Кузьма плакал точь в точь, как Андрейка тогда на сеновале. Семен беспокойно пошевельнулся.
— Кузьма, а Кузьма, — тихо позвал он. — Кузьма!
Плач продолжался.
— Слышь, что ль?.. Не плачь. Брось! Скажи лучше — ты откуда сам?
— Из Тверской губернии… — с трудом проговорил Кузьма.
— Знаю, проезжал… — голос Семена был спокойный, утешающий. — Река там есть большая. Через нее мост построен ба-альшущий.

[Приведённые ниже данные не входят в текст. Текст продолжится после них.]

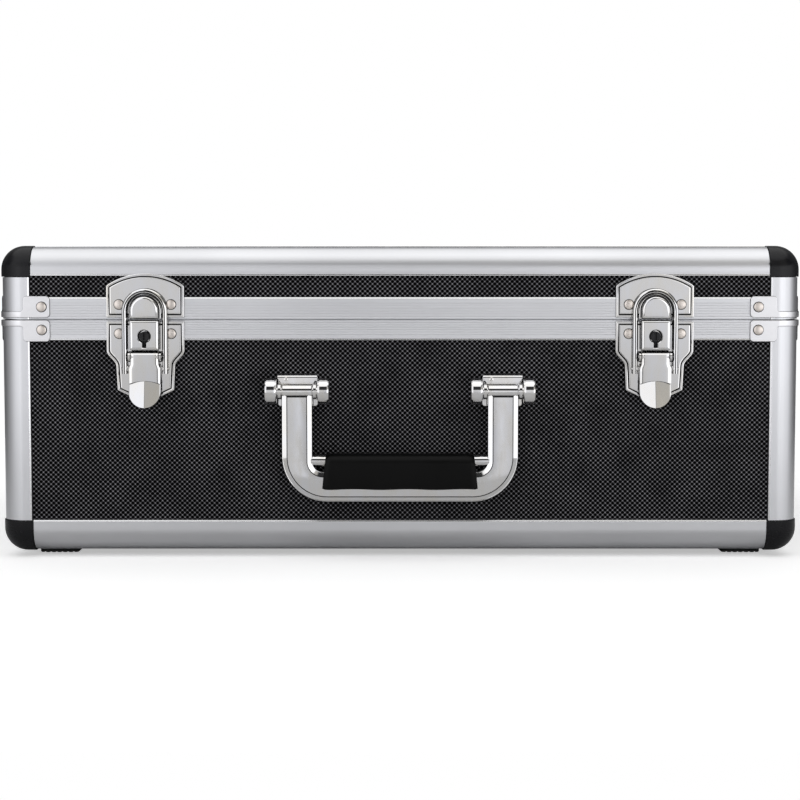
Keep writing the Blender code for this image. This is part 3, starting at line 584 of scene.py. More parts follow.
class Paint(Nodes):
    """A material and its nodes."""

    def __init__(self, name, colour, roughness, metallic=0.0):
        self.material = bpy.data.materials.new(name)
        self.material.use_nodes = True
        super().__init__(self.material.node_tree)
        self.shader = self.tree.nodes["Principled BSDF"]
        self.set("Base Color", (*colour, 1.0))
        self.set("Roughness", roughness)
        self.set("Metallic", metallic)
        self.place = self.add("TexCoord", "Object")

    def set(self, name, value):
        """A socket or a plain value goes into one of the shader's sockets."""
        self.feed(self.shader.inputs[name], value)

    def stretched(self, x, y, z):
        """Object coordinates scaled per axis."""
        return self.add("Mapping", "Vector", {"Vector": self.place, "Scale": (x, y, z)})

    def noise(self, vector, scale, detail=3.0, rough=0.5):
        inputs = {"Vector": vector, "Scale": scale, "Detail": detail, "Roughness": rough}
        return self.add("TexNoise", "Fac", inputs)

    def cells(self, scale):
        return self.add("TexVoronoi", "Distance", {"Vector": self.place, "Scale": scale})

    def mottle(self, share, first, second):
        """The base colour varies between two colours by a share."""
        self.set("Base Color", self.mixed(share, first, second))

    def bump(self, value, depth_mm, strength):
        """Relief of a given depth from a value between 0 and 1, over any relief already there."""
        inputs = {"Height": value, "Distance": depth_mm / MM, "Strength": strength}
        normal = self.shader.inputs["Normal"]
        if normal.is_linked:
            inputs["Normal"] = normal.links[0].from_socket
        self.set("Normal", self.add("Bump", "Normal", inputs))


def grey(value, tint=(1.0, 1.0, 1.0)):
    return tuple(value * share for share in tint)


COOL = (0.99, 0.995, 1.02)
WARM = (1.03, 1.0, 0.94)


def anodised_finish(axis):
    """Satin anodised aluminium with the drawing lines of its extrusion along one axis."""
    paint = Paint(f"anodised_aluminium_{axis.lower()}", (0.7, 0.7, 0.72), 0.3, 1.0)
    along, across = 3.0, 900.0
    scales = [along if name == axis else across for name in "XYZ"]
    lines = paint.noise(paint.stretched(*scales), 1.0, 4.0, 0.65)
    clouds = paint.noise(paint.place, 14.0)
    grain = paint.noise(paint.place, 2600.0, 2.0)
    paint.mottle(paint.ranged(clouds, 0.35, 0.65), grey(0.78, COOL), grey(0.83, COOL))
    fine = paint.math("MULTIPLY", grain, 0.04)
    paint.set("Roughness", paint.math("ADD", paint.ranged(lines, 0.3, 0.7, 0.29, 0.39), fine))
    paint.bump(lines, 0.012, 0.55)
    paint.bump(grain, 0.004, 0.35)
    return paint.material


def laminate_finish(name, across, up):
    """Black laminate embossed with a small diamond lattice, laid out along two axes. Its ridges and the
    knots where they cross are painted lighter: painted highlights on the relief.
    """
    paint = Paint(name, (0.01, 0.01, 0.011), 0.24)
    axes = paint.add("SeparateXYZ", 0, {0: paint.place}).node.outputs
    pitch, slope = 0.00286, 1.04
    ridges = []
    for sign in (-1.0, 1.0):
        slant = paint.math("ADD", axes[across], paint.math("MULTIPLY", axes[up], sign * slope))
        wave = paint.math("COSINE", paint.math("MULTIPLY", slant, 2 * math.pi / pitch))
        ridges.append(paint.ranged(wave, 0.0, 1.0))
    net = paint.math("MAXIMUM", *ridges)
    knots = paint.math("MULTIPLY", *ridges)
    fine = paint.noise(paint.place, 1800.0, 2.0)
    tone = paint.ranged(paint.noise(paint.place, 60.0, 4.0), 0.3, 0.7, 0.7, 1.3)
    # Lighter ridge lines and bright knot dots: painted highlights
    lines = paint.math("MULTIPLY", paint.math("POWER", net, 4.0), tone)
    knot_highlight = paint.math("MULTIPLY", paint.math("POWER", knots, 1.2), tone)
    colour = paint.mixed(lines, (0.0, 0.0, 0.0), (0.075, 0.074, 0.08))
    paint.mottle(knot_highlight, colour, (0.34, 0.336, 0.354))
    paint.set("Specular IOR Level", 0.02)
    paint.set("Roughness", paint.ranged(fine, 0.3, 0.7, 0.22, 0.34))
    paint.bump(net, 0.25, 1.0)
    paint.bump(fine, 0.006, 0.3)
    return paint.material


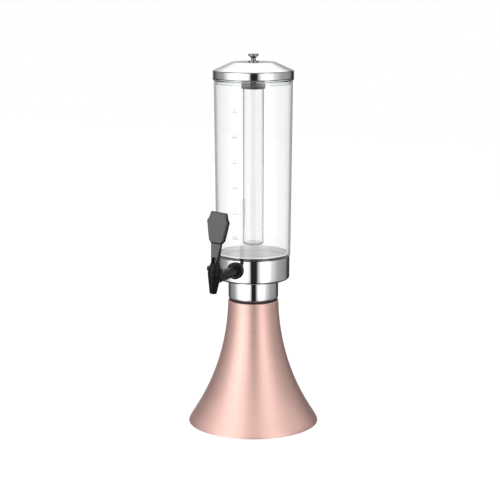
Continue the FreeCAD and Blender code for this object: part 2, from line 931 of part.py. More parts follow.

— Волга, — чуть слышно сказал Кузьма.
— Верно! Хорошая река! Рыбы много?
— Е-есть…
Еще новый слой тумана оторвался вверху и, быстро растаивая, поднялся к небу. Стало светлей. Семен увидел лицо Кузьмы. Было оно молодое, еще безусое, но страшно худое, землистого цвета. Глаза его глубоко и темно ввалились. Рот Кузьмы был болезненно перекошен. Казалось, что Кузьма только что перенес какую-то страшную болезнь.
Как и Семен, Кузьма был погружен в трясину по горло. Багор лежал в стороне. Кузьма за него не держался. Дальше виднелось бревно и там продолжалась гать.
— Это что же? Какая гать — за тобой? — спросил Семен.
— На Эльмит…
Семен как будто не удивился.
— Так ты, значит, белый! — задумчиво заговорил он снова, помолчав. — Выходит, враги мы с тобой… Ты что же здесь делал?
— Смотрел… Поглядеть меня послали, не разобрали ли вы… красные… гать.
— Увидел?
Кузьма громко всхлипнул.
— Прости, брат, человека я убил вашего.
Семен рассердился.
— Ладно, молчи! Ты разбирал гать?
— Нет, брат, не разбирал.
— А кто здесь разобрал?
— Ваши, родимый, красные разобрали.
Семен испуганно дернулся. Задыхающимся, срывным голосом спросил:
— А поворот… на Маркелицы… где?
— Видел, родимый, видел! — торопливо и неестественно закричал Кузьма. — Там поворот был на Маркелицы, только разобранный весь, бревна были вынуты. Ползком там можно было пробраться. И аккурат против этого места палка стояла с платком…
Резким усилием Семен выдернул из болота увязшую руку. Сжал кулак и со злостью ударил им по трясине, разбрызгивая грязную воду.
— Палка с платком! — закричал он. — И ты выдернул ее, да?!
— Выдернул, брат, прости…
И, помолчав, упавшим голосом Кузьма продолжал:
— Понял я теперь — для тебя эта палка была. Знаком, где сворачивать тебе на Маркелицы, а я выдернул… Ты прошел мимо и попал на Эльмитовскую гать. К нам пошел. В свою ловушку попался… И здесь ваши разобрали… Все теперь понял… Прости, брат!.. Не хотел я у белых служить. Заставили. Что ж поделаешь…
Оба замолчали. Кузьма не плакал больше.
Болото под ними глухо шлепало и лопалось. Семен и Кузьма быстро погружались в трясинную муть. Чтобы дышать, им приходилось теперь, до боли сгибая шею, закидывать голову назад.
Солнце поднималось все выше и выше. Туман беспокойно двигался под ним, дергался и дымился. В нем ползли тонкие серые струи и быстро уносились вверх.
— Я кричать буду, — сказал Кузьма.
— Кричи. Никто не услышит. А если услышит, не пойдет. Время беспокойное…
Разорвав туман, лучи солнца вдруг упали на соседний куст, и верхушка его зазолотилась. Кузьма повернул голову.
— Солнышко, брат, смотри, — сказал он. — И какое веселое! Погляди…
Семен ничего не ответил.
— Слышишь, брат? — повторил Кузьма.
Со стороны Семена послышалось задавленное булькание. Кузьма хотел посмотреть, но, как только он повернул голову, рот и нос его сразу погрузились в трясину.
Кузьма дернул головой обратно. Только в этом положении он мог еще дышать.
Булькание прекратилось. Страшный, задушенный, совсем не Семенов голос, прерываясь, прохрипел:
— Прощай, Андрейка… Не сердись… ужо… гостинцу из города… привезу… семечек…
Хрип прервался. В болоте лопнул большой пузырь воздуха, один, другой…
Верхушка куста золотилась все больше и больше. По стебелькам, по веткам и чахлым листьям поползли вниз оранжевые змейки, карабкаясь с сучка на сучок. Кузьма не спускал с них глаз. Смрадная, жидкая муть натекла ему на лицо. Кузьма стал задыхаться. Конвульсивно дернувшись, он широко раскрыл рот, и темная, дурно пахнущая грязь хлынула ему в легкие.